According to the team, this would be evidence for a CPT symmetric universe, which requires that there be a parallel universe running backwards in time created at the same time as the Big Bang. However, after several publications ran stories on the suggestion, NASA and the University of Hawaiʻi at Mānoa put out statements distancing themselves quite widely from the idea.

“NASA and Gorham’s team do not believe the gathered data is proof of a parallel universe,” a statement from the agency said, per CNN. “NASA relies on the scientific community peer-review process through research journals and publications. Tabloids have misleadingly connected NASA and Gorham’s experimental work, which identified some anomalies in the data, to a theory proposed by outside physicists not connected to the work. Gorham believes there are more plausible, easier explanations to the anomalies.”
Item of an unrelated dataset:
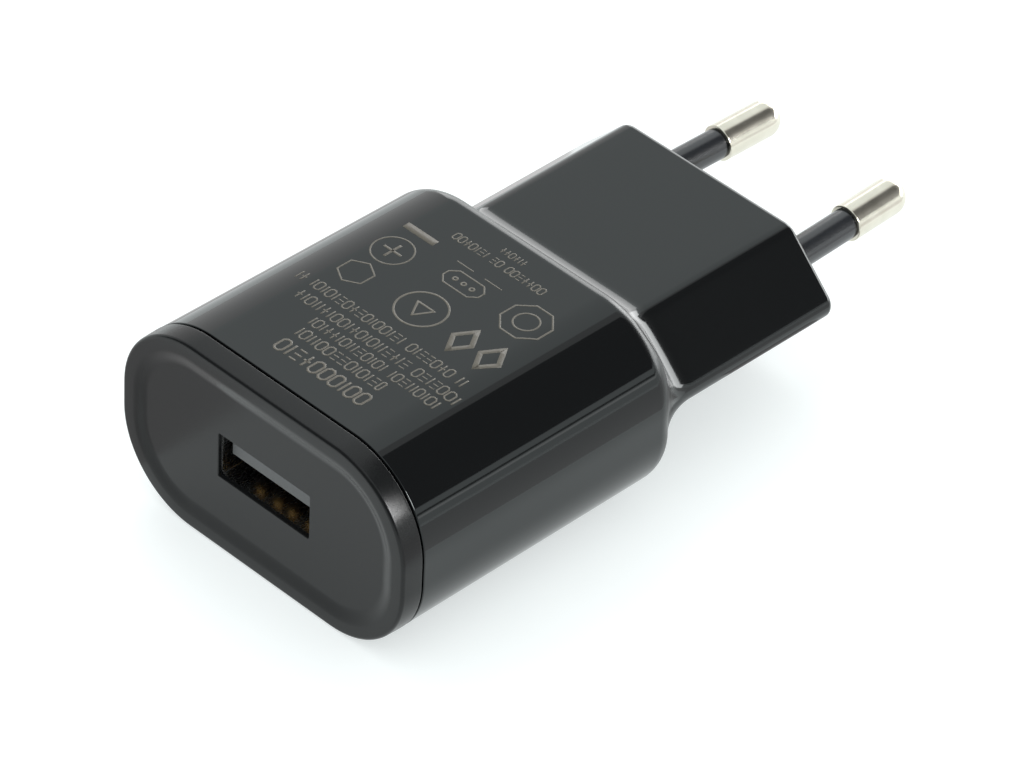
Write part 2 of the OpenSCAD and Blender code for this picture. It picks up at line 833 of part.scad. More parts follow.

For now, we don't really know what the signal is, and it is far too early to leap to conclusions about a CPT symmetric universe. It is possible that the detections could lead to new physics, though as yet we can't really say what that would be either.

“My guess is that some interesting radio propagation effect occurs near ice and also near the horizon that I don't fully understand, but we certainly explored several of those, and we haven't been able to find any of those yet either,” Wissel added. “So, right now, it's one of these long-standing mysteries, and I'm excited that when we fly PUEO, we'll have better sensitivity. In principle, we should pick up more anomalies, and maybe we'll actually understand what they are. We also might detect neutrinos, which would in some ways be a lot more exciting.”